ACEP is pleased that federal policymakers and expert healthcare economics researchers continue to analyze the effects of various business practices across health care. The ongoing efforts to increase transparency related to consolidation of healthcare entities and the role of private equity are critical to identifying future strategies for improvements to the healthcare delivery system.
ACEP remains concerned about the lack of definitive data available to better assess the specific impacts of these practices on quality of care within complex healthcare systems. |
The U.S. Government Accountability Office (GAO) has released a new report on health care consolidation—developed with input from ACEP—that underscores how little is definitively known about the impact different types of consolidation have on quality of care.
Titled “Health Care Consolidation: Published Estimates of the Extent and Effects of Physician Consolidation,” the report was commissioned by Congress and tasked the GAO with studying the extent health care consolidation is taking place across Medicare and Medicaid markets, and how private equity could be contributing.
The report distinguished among several forms of consolidation, including hospital-physician integration, and physician consolidation with health insurers, corporate entities, and private equity firms, respectively. It found that at least in the available research, hospital-physician consolidation has not been shown to decrease quality of care overall.
However, GAO noted a striking gap: it could not identify sufficient studies assessing the quality effects of physician consolidation with insurers, corporate entities, or private equity.
New Evidence: Private Equity Hospital Acquisitions Linked to Higher ED Mortality
Just after the GAO report’s release, new research published in Annals of Internal Medicine has filled part of this evidence gap.
The Annals analysis did not examine physician practice acquisitions by private equity, but it provides the strongest evidence to date that private equity consolidation at the hospital level may adversely affect patient safety, particularly in emergency departments. |
A Harvard-led team examined outcomes in 49 hospitals acquired by private equity between 2010–2017, comparing them with nearly 300 control hospitals, finding that after acquisition, private equity hospitals cut emergency department (ED) and ICU staffing expenditures by 16–18%. These cuts were associated with a 13% relative increase in ED deaths—seven additional deaths per 10,000 visits—compared to controls.
Troubling Insurer Trends
The GAO report found that vertical consolidation of physician practices by insurers, which ACEP has long sounded the alarm on, continues to grow and underscores what emergency physicians are experiencing every day.
Insurer-driven consolidation can alter referral networks, restrict patient access, and change contracting dynamics in ways that are far less transparent than hospital mergers, creating risks and challenges for physicians and patients alike.
The accelerating rate of such vertical consolidation should be troubling to policymakers and anyone who relies on timely access to the highest quality emergency care.
ACEP Believes in Transparency, Oversight, and Patient-Centered Care
Both reports underscore an urgent need for greater transparency and stronger oversight of consolidation across the health system.

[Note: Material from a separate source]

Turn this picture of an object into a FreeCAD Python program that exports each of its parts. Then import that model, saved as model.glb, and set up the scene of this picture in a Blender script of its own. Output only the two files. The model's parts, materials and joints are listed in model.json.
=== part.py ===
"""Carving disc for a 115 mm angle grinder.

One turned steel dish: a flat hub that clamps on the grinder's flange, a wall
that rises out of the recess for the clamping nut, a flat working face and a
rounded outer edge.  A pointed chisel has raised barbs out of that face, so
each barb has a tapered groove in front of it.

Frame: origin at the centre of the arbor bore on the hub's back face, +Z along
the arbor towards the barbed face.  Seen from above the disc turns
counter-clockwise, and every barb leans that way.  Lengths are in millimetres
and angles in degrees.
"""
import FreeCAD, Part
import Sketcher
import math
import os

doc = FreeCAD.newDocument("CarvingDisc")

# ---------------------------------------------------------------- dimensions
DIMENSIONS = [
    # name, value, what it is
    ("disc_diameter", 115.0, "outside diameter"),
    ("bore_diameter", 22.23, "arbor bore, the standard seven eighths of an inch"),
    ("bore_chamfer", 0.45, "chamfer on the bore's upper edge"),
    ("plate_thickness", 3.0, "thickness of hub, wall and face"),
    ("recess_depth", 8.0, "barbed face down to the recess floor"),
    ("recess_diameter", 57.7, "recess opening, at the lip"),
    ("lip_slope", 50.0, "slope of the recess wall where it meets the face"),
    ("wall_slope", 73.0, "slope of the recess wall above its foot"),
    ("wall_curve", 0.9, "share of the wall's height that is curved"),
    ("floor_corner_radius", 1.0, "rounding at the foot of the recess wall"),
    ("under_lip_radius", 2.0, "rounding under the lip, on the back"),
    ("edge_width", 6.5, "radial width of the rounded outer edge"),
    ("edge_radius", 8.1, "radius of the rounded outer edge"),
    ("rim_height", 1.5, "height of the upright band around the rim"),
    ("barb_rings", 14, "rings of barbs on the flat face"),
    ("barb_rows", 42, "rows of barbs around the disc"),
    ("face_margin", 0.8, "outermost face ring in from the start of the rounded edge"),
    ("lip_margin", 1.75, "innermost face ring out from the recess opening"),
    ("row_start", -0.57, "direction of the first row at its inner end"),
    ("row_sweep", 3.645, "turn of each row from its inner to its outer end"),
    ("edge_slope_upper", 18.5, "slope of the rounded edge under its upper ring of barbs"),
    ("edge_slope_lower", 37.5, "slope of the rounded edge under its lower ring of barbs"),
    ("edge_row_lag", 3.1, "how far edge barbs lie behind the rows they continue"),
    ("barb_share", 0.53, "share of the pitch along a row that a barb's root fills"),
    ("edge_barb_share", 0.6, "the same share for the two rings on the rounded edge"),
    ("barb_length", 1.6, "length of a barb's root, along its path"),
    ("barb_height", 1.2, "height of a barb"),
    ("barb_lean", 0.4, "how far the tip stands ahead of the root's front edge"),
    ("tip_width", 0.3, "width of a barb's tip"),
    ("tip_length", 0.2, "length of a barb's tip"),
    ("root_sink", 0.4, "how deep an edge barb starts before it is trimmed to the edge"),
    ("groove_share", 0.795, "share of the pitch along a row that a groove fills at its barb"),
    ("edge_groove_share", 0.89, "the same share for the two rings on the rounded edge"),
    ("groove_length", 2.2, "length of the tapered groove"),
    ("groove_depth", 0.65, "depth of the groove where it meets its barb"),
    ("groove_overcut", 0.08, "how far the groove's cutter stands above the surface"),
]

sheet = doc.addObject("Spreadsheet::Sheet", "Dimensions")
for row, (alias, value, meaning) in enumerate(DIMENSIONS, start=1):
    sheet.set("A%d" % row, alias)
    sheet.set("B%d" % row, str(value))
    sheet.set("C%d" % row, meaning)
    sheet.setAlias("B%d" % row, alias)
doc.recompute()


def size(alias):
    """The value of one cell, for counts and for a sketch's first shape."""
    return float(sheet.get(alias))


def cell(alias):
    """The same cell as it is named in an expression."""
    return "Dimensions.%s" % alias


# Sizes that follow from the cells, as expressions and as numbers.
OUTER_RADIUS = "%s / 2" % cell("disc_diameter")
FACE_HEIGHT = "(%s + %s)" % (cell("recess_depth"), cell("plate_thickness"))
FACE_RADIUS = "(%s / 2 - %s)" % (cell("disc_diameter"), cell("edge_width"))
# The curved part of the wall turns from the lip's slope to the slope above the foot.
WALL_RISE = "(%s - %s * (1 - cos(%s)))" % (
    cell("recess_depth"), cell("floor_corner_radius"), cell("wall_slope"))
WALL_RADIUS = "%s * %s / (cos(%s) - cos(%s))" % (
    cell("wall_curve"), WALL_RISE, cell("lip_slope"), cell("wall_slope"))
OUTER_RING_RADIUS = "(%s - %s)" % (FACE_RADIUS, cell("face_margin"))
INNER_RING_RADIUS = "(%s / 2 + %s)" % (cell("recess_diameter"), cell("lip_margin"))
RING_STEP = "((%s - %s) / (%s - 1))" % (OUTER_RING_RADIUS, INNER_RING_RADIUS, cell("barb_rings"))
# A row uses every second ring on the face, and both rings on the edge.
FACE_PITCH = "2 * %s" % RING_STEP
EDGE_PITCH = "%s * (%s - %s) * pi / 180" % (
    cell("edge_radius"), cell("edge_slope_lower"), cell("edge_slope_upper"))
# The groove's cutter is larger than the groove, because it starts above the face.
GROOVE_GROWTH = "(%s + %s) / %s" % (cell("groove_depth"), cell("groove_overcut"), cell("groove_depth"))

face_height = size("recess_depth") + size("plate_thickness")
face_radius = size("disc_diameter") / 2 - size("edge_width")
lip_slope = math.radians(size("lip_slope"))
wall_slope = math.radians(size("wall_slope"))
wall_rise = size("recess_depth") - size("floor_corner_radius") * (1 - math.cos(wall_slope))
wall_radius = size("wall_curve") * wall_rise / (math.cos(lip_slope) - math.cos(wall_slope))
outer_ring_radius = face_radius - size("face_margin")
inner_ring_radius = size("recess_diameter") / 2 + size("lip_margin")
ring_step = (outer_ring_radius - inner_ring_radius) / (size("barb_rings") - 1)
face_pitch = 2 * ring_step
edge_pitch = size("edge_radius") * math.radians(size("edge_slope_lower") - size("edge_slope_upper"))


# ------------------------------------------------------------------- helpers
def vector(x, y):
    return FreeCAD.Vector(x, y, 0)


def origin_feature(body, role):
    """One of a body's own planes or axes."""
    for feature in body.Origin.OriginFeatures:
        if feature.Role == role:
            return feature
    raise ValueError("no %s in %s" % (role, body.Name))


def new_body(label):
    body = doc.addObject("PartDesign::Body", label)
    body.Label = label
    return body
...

Policymakers must require more robust reporting on ownership structures and their impacts on patient outcomes.
Regardless of whether the consolidating entity is a hospital, insurer, corporate chain, or private equity firm, ACEP believes emergency physicians must have medical autonomy and adequate resources and staffing levels that prioritize patient care over profits. Consolidation must never come at the expense of quality, access, or physician-led medical decision-making. |
ACEP continues to advocate for reforms that protect patients, support emergency physicians, and ensure that financial incentives never override clinical judgment.